I wouldn't put sponges in the top teeth of overflow(could result in tank overflowing pretty quickly),but in my spec V I shut off the pump and have a sponge filter in the tank.I've been using both of my specs for the GBR and I definately haven't lost any fry due to filter(but the pump is off,only sponge filter for at least 2 weeks).
Just thought it was probly easier and more foolproof if you stuffed the slots.
If the fry stay low you may be able to keep the sump running,fry are stronger and smarter than you might think.If they venture to top of skimmer other fish will likely eat them like you mentioned,so they may just stay low "naturally".I don't why I lose GBR fry but it isn't to much current or filtering,I've been very suprised how strong even the youngest are.Mine vanish between week 2-4?


----------



## silvergourami1 (Jun 20, 2013)

I believe sponges will work.
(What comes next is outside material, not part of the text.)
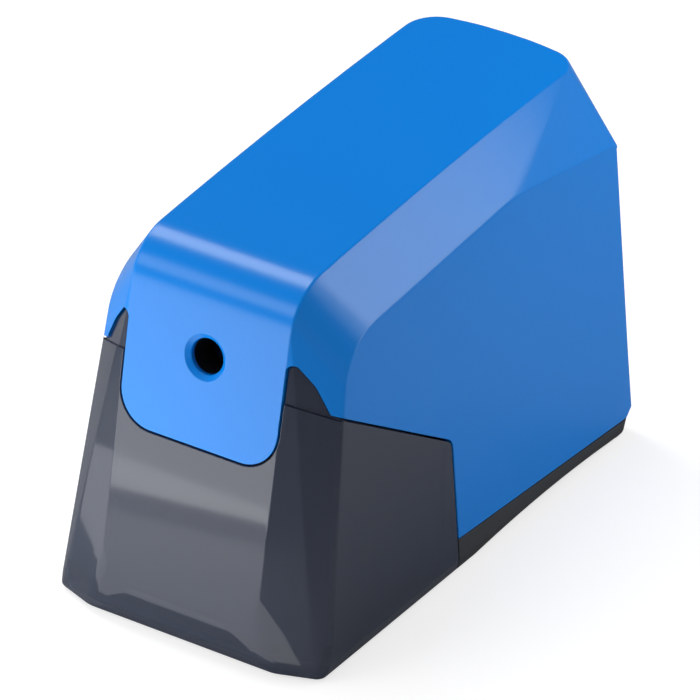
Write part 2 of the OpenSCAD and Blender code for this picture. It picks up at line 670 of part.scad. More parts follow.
module motor_plate() color("#a7abb0") on_pencil_axis(motor_plate_s) difference() {
    plate(-gear_plate_x, gear_plate_x, 1 - gear_plate_up, motor_plate_down, motor_plate_t, 5);
    translate([0, 0, -1]) {
        translate([motor_at[0], motor_at[1], 0]) cylinder(h = 4, r = motor_boss_r);
        for (side = [-1, 1]) translate([motor_at[0] + side * motor_screw_off, motor_at[1], 0])
            cylinder(h = 4, r = screw_r);
        translate([idler_at[0], idler_at[1], 0]) cylinder(h = 4, r = idler_pin_r);
        for (p = standoffs) translate([p[0], p[1], 0]) cylinder(h = 4, r = screw_r + 0.25);
        translate([shaft_r * 2, -18, 0]) cylinder(h = 4, r = 3);
    }
}

module plate_screws() color("#8f9398") on_pencil_axis(motor_s) for (p = standoffs)
    translate([p[0], p[1], 0]) rotate([180, 0, 0]) screw(plate_screw_len, screw_r, small_head);

module motor_can() color("#b4b8bc") on_pencil_axis(motor_s) translate([motor_at[0], motor_at[1], 0]) difference() {
    union() {
        cylinder(h = 1.5, r1 = motor_r - 1.5, r2 = motor_r);
        translate([0, 0, 1.5]) cylinder(h = motor_len - 1.5, r = motor_r);
        translate([0, 0, -motor_plate_t]) cylinder(h = 3, r = motor_boss_r);
    }
    translate([0, 0, 1.2]) cylinder(h = motor_len, r = motor_r - 1.2);
    translate([0, 0, -5]) cylinder(h = 8, r = motor_shaft_r + running_fit);
    for (side = [-1, 1]) translate([side * motor_screw_off, 0, -1]) cylinder(h = 3, r = screw_r);
    for (side = [-1, 1]) translate([0, side * (motor_r - 1), motor_len * 0.55]) cube([motor_window[0], 4, motor_window[1]], center = true);
}

module motor_end_cap() color("#202226") on_pencil_axis(motor_s + motor_len)
    translate([motor_at[0], motor_at[1], 0]) difference() {
        union() {
            cylinder(h = end_cap_len - 2, r = motor_r);
            cylinder(h = end_cap_len, r = 5.5);
        }
        translate([0, 0, -1]) cylinder(h = end_cap_len - 1, r = motor_shaft_r + running_fit);
        for (side = [-1, 1]) translate([side * 10 - 0.4, -2, -1]) cube([0.8, 4, end_cap_len + 2]);
    }

module motor_terminals() color("#b58b4a") on_pencil_axis(motor_s + motor_len)
    translate([motor_at[0], motor_at[1], 0]) for (side = [-1, 1])
        translate([side * 10 - 0.4, -2, 0]) difference() {
            cube([0.8, 4, end_cap_len + terminal_reach]);
            translate([-1, 2, end_cap_len + terminal_reach / 2]) rotate([0, 90, 0]) cylinder(h = 3, r = 0.5);
        }

module motor_rotor() color("#c9ccd0") on_pencil_axis() translate([motor_at[0], motor_at[1], 0]) {
    translate([0, 0, idler_gear_s - 0.2])
        cylinder(h = motor_s + motor_len + end_cap_len - 2.4 - idler_gear_s, r = motor_shaft_r);
    translate([0, 0, motor_s + 6]) {
        cylinder(h = motor_len - 14, r = 5);
        for (k = [0:2]) rotate(120 * k) intersection() {
            ring(motor_len - 14, motor_r - 3.4, motor_shaft_r);
            translate([0, -3.5, 0]) cube([motor_r, 7, motor_len]);
        }
    }
    translate([0, 0, motor_s + motor_len - 7]) cylinder(h = 5, r = 4);
}

module motor_pinion() color("#c79a4b") on_pencil_axis(idler_gear_s - 0.2)
    translate([motor_at[0], motor_at[1], 0]) difference() {
        gear(motor_pinion_teeth, gear_module, idler_gear_w + 0.7, motor_angle + 180 + 180 / motor_pinion_teeth);
        translate([0, 0, -1]) cylinder(h = 10, r = motor_shaft_r);
    }

module motor_screws() color("#8f9398") on_pencil_axis(motor_plate_s) for (side = [-1, 1])
    translate([motor_at[0] + side * motor_screw_off, motor_at[1], 0]) cylinder(h = motor_plate_t + 1.2, r = screw_r);

// ---- switches ----
module start_lever() color("#e9e6da") on_pencil_axis(guide_end + clearance) difference() {
    union() {
        translate([lever_pivot[0], lever_pivot[1], 0]) cylinder(h = lever_t, r = lever_pin_r + 1.7);
        for (to = [lever_tip, lever_arm]) {
            reach = [to[0] - lever_pivot[0], to[1] - lever_pivot[1]];
            translate([to[0], to[1], 0]) cylinder(h = lever_t, r = lever_tip_r);
            translate([lever_pivot[0], lever_pivot[1], 0]) rotate(atan2(reach[1], reach[0]))
                translate([0, -lever_tip_r, 0]) cube([norm(reach), 2 * lever_tip_r, lever_t]);
        }
    }
    translate([lever_pivot[0], lever_pivot[1], -1]) cylinder(h = lever_t + 2, r = lever_pin_r + running_fit);
}

module start_switch() color("#26282c") on_pencil_axis(frame_s - switch_len) {
    size = [switch_box[1] - switch_box[0], switch_box[3] - switch_box[2], switch_len];
    translate([switch_box[0], switch_box[2], 0]) cube(size);
    translate([lever_arm[0], switch_box[2] - 0.8, switch_len - 1.8]) rotate([-90, 0, 0]) cylinder(h = 2, r = 1);
}

module interlock_plunger() color("#e9e6da") on_pencil_axis(bulkhead_s - bin_back_gap + clearance)
    translate([plunger_at[0], plunger_at[1], 0]) cylinder(h = plunger_len, r = plunger_r);

module interlock_switch() color("#26282c") on_pencil_axis(bulkhead_s + plate_t)
    translate([plunger_at[0], plunger_at[1], 0]) difference() {
        translate([-switch_side / 2, -switch_side / 2, 0]) cube([switch_side, switch_side, plunger_len]);
        translate([0, 0, -1]) cylinder(h = plunger_len - 0.5, r = plunger_r + clearance);
    }

// ---- board, screws and gland ----
module rectifier_board() color("#2f6b3c") difference() {
    translate([-board_w / 2, board_y - board_len / 2, board_z]) cube([board_w, board_len, board_t]);
    board_holes() translate([0, 0, floor_top]) cylinder(h = 20, r = board_screw_r + running_fit);
}

module board_parts() color("#3a3c41") {
    top = board_z + board_t;
    for (k = [0:3]) translate([-8 + diode_pitch * k, board_y - 9, top + diode_r]) rotate([-90, 0, 0]) {
        cylinder(h = diode_len, r = diode_r);
        translate([0, 0, -diode_r]) cylinder(h = diode_len + 2 * diode_r, r = lead_r);
    }
    translate([6, board_y + 6, top]) cylinder(h = capacitor_h, r = capacitor_r);
    translate([-12, board_y + 3, top]) difference() {
        cube(terminal_box);
        for (k = [1, 3]) translate([k * terminal_box[0] / 4, terminal_box[1] / 2, 3])
            cylinder(h = terminal_box[2], r = screw_r);
    }
}

module board_screws() color("#8f9398") board_holes() translate([0, 0, board_z + board_t]) rotate([180, 0, 0])
    screw(board_screw_depth + board_t, board_screw_r, board_head);

module frame_screws() color("#8f9398") flange_holes() translate([0, 0, floor_top + flange_t]) rotate([180, 0, 0])
    screw(frame_screw_len, screw_r, screw_head);

module housing_screws() color("#8f9398") post_places() translate([0, 0, floor_top - floor_t])
    screw(housing_screw_len, screw_r, screw_head);

module cord_gland() color("#17181a") translate([0, half_len, gland_h]) rotate([90, 0, 0]) {
    translate([0, 0, gland_sink]) ring(wall + collar_t, gland_r, cord_bore_r);
    translate([0, 0, wall + gland_sink]) ring(collar_t, gland_r + 1.4, cord_bore_r);
}

// ---- drawing ----
base();
rubber_feet();
housing();
shavings_bin();
pencil_guide();
drive_frame();
ring_gear();
front_bearing();
rear_bearing();
cutter_carrier();
cutter_axle();
helical_cutter();
cutter_pinion();
drive_gear();
shaft_clip();
idler_gear();
idler_pin();
motor_plate();
plate_screws();
motor_can();
motor_end_cap();
motor_terminals();
motor_rotor();
motor_pinion();
motor_screws();
start_lever();
start_switch();
interlock_plunger();
interlock_switch();
rectifier_board();
board_parts();
board_screws();
frame_screws();
housing_screws();
cord_gland();
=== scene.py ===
import math

import bmesh
import bpy
from mathutils import Matrix, Vector
from mathutils.bvhtree import BVHTree


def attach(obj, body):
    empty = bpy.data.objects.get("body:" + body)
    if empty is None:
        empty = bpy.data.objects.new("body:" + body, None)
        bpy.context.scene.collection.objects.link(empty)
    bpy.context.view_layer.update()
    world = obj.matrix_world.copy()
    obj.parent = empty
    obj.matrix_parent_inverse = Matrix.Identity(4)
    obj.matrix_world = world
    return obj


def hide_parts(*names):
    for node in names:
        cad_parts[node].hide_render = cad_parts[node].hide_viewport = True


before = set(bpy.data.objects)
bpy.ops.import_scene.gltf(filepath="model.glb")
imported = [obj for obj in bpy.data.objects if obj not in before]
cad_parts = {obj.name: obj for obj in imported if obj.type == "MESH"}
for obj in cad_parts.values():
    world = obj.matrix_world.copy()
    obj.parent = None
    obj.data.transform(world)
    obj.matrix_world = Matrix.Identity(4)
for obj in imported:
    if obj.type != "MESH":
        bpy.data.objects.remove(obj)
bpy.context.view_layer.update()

# Compact electric desktop pencil sharpener: a moulded housing with a pencil mouth in its leaning front,
# a smoke-coloured shavings bin that slides out below it, and a dark base. Sizes are in millimetres until
# a mesh is made; places of lamps and camera are in metres.
MM = 0.001

# ---------------------------------------------------------------- the form
HALF_LEN = 70.0                             # half of the body's length
BODY_W = 75.0                               # width at the foot
BODY_H = 98.6                               # height at the rear of the roof
FRONT_H = 92.5                              # height where the roof would meet the front
LEAN_ANGLE = math.radians(11.6)             # how far the front and the pencil axis lean
LEAN = math.tan(LEAN_ANGLE)
DRAFT = math.tan(math.radians(3.87))        # the sides lean in by this much
CROWN_HALF = 21.9                           # half width of the roof and of the front panel
CROWN_RISE = 4.8                            # bow of the roof line
FRONT_BEND = 14.0                           # radius from the front panel to the roof
PANEL_FOOT = 9.8                            # height of the front panel's lower edge
PANEL_CORNER = 9.0                          # radius of the panel's lower corners
SETBACK = 8.6                               # from the front panel back to the side's front edge
SIDE_TOP = (79.9, 85.4, 78.7)               # height of the side's upper edge at its front, middle and rear
REAR_BOW = 3.4                              # bow of the rear wall in plan
EDGE_LIFT = 0.8                             # gap under the body's edge
TOE_HALF = 24.0                             # half width of the foot's straight front
TOE_BACK = 5.0                              # how far the foot's corners are set back
CREASE_R = 1.0                              # radius along every crease
WALL = 2.2
SHUT = 0.5                                  # width of the shut line between housing and bin
MOUTH_H = 71.1                              # height of the pencil mouth
BIN_REAR = -8.5                             # where the bin ends behind
BIN_SIDE_REAR_H = 35.5                      # height of the bin's side at its rear
BIN_SIDE_FRONT_H = 62.2                     # height of the bin's side below the ears
BULKHEAD = 55.77                            # front of the drive frame, behind the mouth along the axis
OPEN = 300.0                                # outlines that are open at an end run on to here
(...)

If you need to cover the intake especially...just cut out the center and slip it over the spout. The sponges won't wear out like pantyhose and can easily be cleaned by removing and rinsing at water change intervals. pantyhose will clogged from particles much easier...especially that gross slime that is common to most tanks.


----------



## Gizmo (Dec 6, 2010)

silvergourami1 said:


> I believe sponges will work. If you need to cover the intake especially...just cut out the center and slip it over the spout. The sponges won't wear out like pantyhose and can easily be cleaned by removing and rinsing at water change intervals. pantyhose will clogged from particles much easier...especially that gross slime that is common to most tanks.


+1

Works great to save shrimp from the filter as well.


----------